Zum einen wenn nicht nötig entity-name="User" im mapping-File entfernen.
Als zweites würde ich den package namen "de.infobench.data.RegularUser" überprüfen

lg Peter


----------



## SlaterB (16. Nov 2006)

selber von Null auf irgendwelchen Kram zusammenzuschreiben ist selten sinnvoll,
warum hat dein Objekt eigentlich 8 Attribute oder noch mehr?
würde nicht eins reichen um erstmal zu testen ob es überhaupt geht?

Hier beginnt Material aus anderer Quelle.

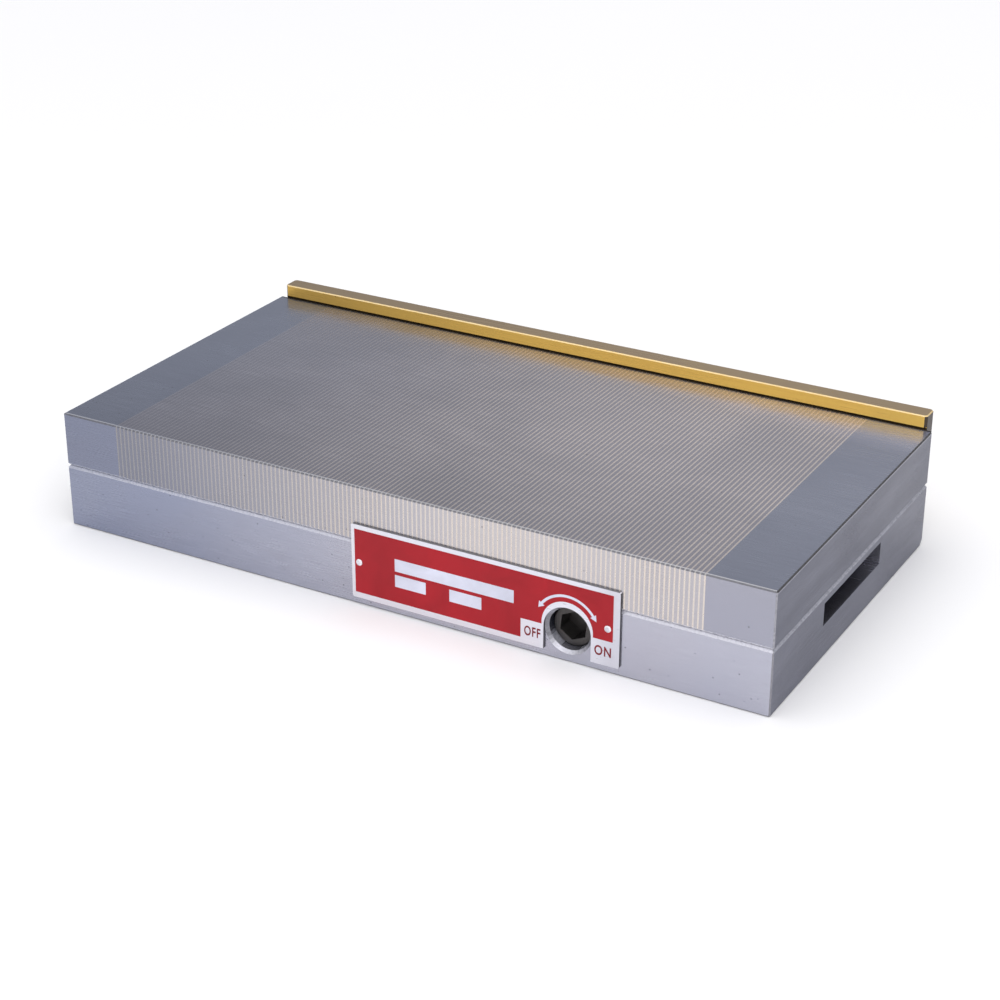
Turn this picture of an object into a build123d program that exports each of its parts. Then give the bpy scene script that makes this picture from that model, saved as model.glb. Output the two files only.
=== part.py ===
from build123d import *
import os
from math import asin, cos, degrees, radians, sin

# Fine-pole permanent magnetic chuck for a surface grinder, switched by a hexagon key.
# Millimetres. The origin is the middle of the housing's underside, +X runs along the
# length, +Y to the rear and +Z up. The chuck is drawn switched off, with the magnet
# carriage at the left end of its stroke.

os.makedirs("parts", exist_ok=True)

# Body
length = 300.0
width = 150.0
base_height = 26.0
plate_height = 22.0
edge_break = 0.5
seam_break_base = 1.2
seam_break_plate = 0.8
rear_foot_break = 3.0

# Laminated pole field of the top plate
steel_strip = 1.25
brass_strip = 0.6
end_block_least = 25.5

# Housing walls and pockets
floor_thickness = 6.0
end_wall = 20.0
front_wall = 18.0
rear_wall = 12.0
ledge_width = 4.0
rear_ledge_width = 3.5
pocket_radius = 4.0

# Clamping slots in the two ends
clamp_slot_width = 55.0
clamp_slot_height = 9.0
clamp_slot_depth = 12.0
clamp_slot_roof = 3.5
clamp_slot_y = -2.0

# Magnet layers
pole_thickness = 3.0
magnet_thickness = 3.0
fixed_layer_height = 8.2
layer_gap = 0.3
carriage_lift = 1.5
carriage_end_gap = 3.0
carriage_end_bar_least = 7.0
carriage_front_bar = 14.0
carriage_rear_bar = 6.5
carriage_rear_gap = 0.8
fixed_front_bar = 5.0
fixed_frame_play = 0.3

# Drive shaft and its bearing
shaft_from_end = 77.0
shaft_diameter = 16.0
shaft_recess = 4.0
running_gap = 0.05
mouth_gap = 0.2
mouth_break = 1.2
socket_across_flats = 10.0
socket_depth = 7.0
socket_turn = -5.4
half_turn = 180.0
bushing_wall = 1.5
seat_gap = 0.1
pin_diameter = 6.0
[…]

aber es macht ja in jeder Hinsicht keinen Sinn, das selber zu versuchen,
probiere bitte vorher ein Tutorial

http://www.laliluna.de/first-hibernate-example-tutorial.html

wenn das auch nicht bei dir läuft,
ok, dann kann überlegen, aber dann ist zumindest die Wahrscheinlichkeit irgendwelcher Tippfehler kleiner,

wenn es läuft dann ist alles in Butter, 
dann muss du nur nach und nach Tabellen- und Attributnamen ändern, bis es irgendwann wie deins aussieht


----------



## SilentJ (16. Nov 2006)

Hallo Peter,

jetzt funktioniert es, nur ist jetzt das Problem, dass ich anscheinend bei MySQL nicht mit dem Boolean-Datentyp arbeiten kann.   :x 

Wenn ich in der Administrationsoberfläche für das Feld active Boolean einstellen möchte, macht mir der MySQL-Administrator daraus TINYINT(1). 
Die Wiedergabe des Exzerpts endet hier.